# Given data
▼

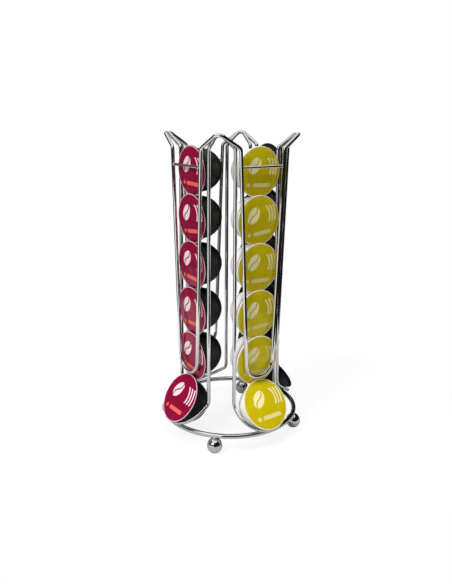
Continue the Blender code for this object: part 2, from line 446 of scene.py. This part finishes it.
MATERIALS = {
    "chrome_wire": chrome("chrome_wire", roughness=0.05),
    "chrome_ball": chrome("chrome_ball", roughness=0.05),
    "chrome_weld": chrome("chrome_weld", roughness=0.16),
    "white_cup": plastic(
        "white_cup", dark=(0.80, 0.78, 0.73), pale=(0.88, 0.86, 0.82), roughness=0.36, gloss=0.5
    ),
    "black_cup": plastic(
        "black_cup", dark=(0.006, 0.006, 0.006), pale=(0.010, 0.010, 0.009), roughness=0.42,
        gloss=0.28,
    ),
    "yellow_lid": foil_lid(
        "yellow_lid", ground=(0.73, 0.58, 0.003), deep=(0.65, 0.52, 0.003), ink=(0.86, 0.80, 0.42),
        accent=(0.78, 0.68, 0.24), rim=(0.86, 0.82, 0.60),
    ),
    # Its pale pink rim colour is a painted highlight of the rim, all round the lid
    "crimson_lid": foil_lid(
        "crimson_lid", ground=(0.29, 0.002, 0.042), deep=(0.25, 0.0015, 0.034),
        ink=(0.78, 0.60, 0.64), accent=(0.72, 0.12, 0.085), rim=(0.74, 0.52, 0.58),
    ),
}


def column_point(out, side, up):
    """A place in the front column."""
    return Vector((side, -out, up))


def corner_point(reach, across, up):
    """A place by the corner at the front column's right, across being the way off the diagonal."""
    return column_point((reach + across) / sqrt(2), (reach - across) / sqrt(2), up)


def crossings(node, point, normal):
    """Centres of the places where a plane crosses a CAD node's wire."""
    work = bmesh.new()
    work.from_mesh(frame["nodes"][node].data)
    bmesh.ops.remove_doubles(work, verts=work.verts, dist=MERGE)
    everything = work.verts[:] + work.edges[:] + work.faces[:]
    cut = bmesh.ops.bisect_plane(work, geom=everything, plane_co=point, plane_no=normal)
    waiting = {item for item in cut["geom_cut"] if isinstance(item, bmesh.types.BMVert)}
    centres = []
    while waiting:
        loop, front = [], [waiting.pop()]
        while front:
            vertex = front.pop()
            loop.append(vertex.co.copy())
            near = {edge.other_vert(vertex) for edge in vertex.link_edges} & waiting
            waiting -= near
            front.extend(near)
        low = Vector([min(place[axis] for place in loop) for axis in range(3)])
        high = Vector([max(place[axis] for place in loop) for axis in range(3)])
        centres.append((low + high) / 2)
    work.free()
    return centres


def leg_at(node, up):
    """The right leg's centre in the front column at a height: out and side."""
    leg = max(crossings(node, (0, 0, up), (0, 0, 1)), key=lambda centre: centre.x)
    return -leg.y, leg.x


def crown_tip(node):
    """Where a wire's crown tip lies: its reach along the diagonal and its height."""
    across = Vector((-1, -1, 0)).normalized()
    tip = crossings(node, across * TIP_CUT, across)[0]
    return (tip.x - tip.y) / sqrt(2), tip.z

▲

# Given instruction
Print only the lines from the top of the data above down to the line holding "return column_point((reach +", inclusive.

# Finished exercise
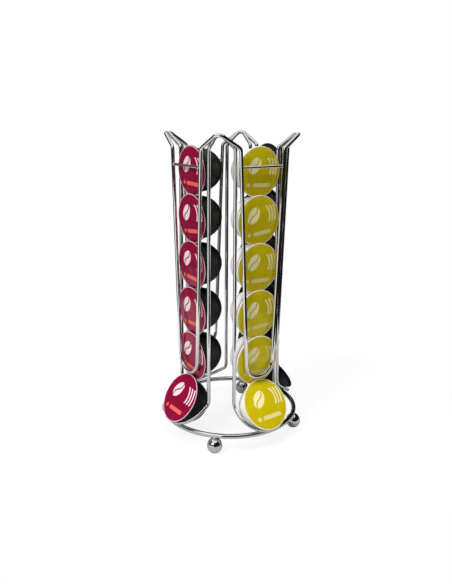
Continue the Blender code for this object: part 2, from line 446 of scene.py. This part finishes it.
MATERIALS = {
    "chrome_wire": chrome("chrome_wire", roughness=0.05),
    "chrome_ball": chrome("chrome_ball", roughness=0.05),
    "chrome_weld": chrome("chrome_weld", roughness=0.16),
    "white_cup": plastic(
        "white_cup", dark=(0.80, 0.78, 0.73), pale=(0.88, 0.86, 0.82), roughness=0.36, gloss=0.5
    ),
    "black_cup": plastic(
        "black_cup", dark=(0.006, 0.006, 0.006), pale=(0.010, 0.010, 0.009), roughness=0.42,
        gloss=0.28,
    ),
    "yellow_lid": foil_lid(
        "yellow_lid", ground=(0.73, 0.58, 0.003), deep=(0.65, 0.52, 0.003), ink=(0.86, 0.80, 0.42),
        accent=(0.78, 0.68, 0.24), rim=(0.86, 0.82, 0.60),
    ),
    # Its pale pink rim colour is a painted highlight of the rim, all round the lid
    "crimson_lid": foil_lid(
        "crimson_lid", ground=(0.29, 0.002, 0.042), deep=(0.25, 0.0015, 0.034),
        ink=(0.78, 0.60, 0.64), accent=(0.72, 0.12, 0.085), rim=(0.74, 0.52, 0.58),
    ),
}


def column_point(out, side, up):
    """A place in the front column."""
    return Vector((side, -out, up))


def corner_point(reach, across, up):
    """A place by the corner at the front column's right, across being the way off the diagonal."""
    return column_point((reach + across) / sqrt(2), (reach - across) / sqrt(2), up)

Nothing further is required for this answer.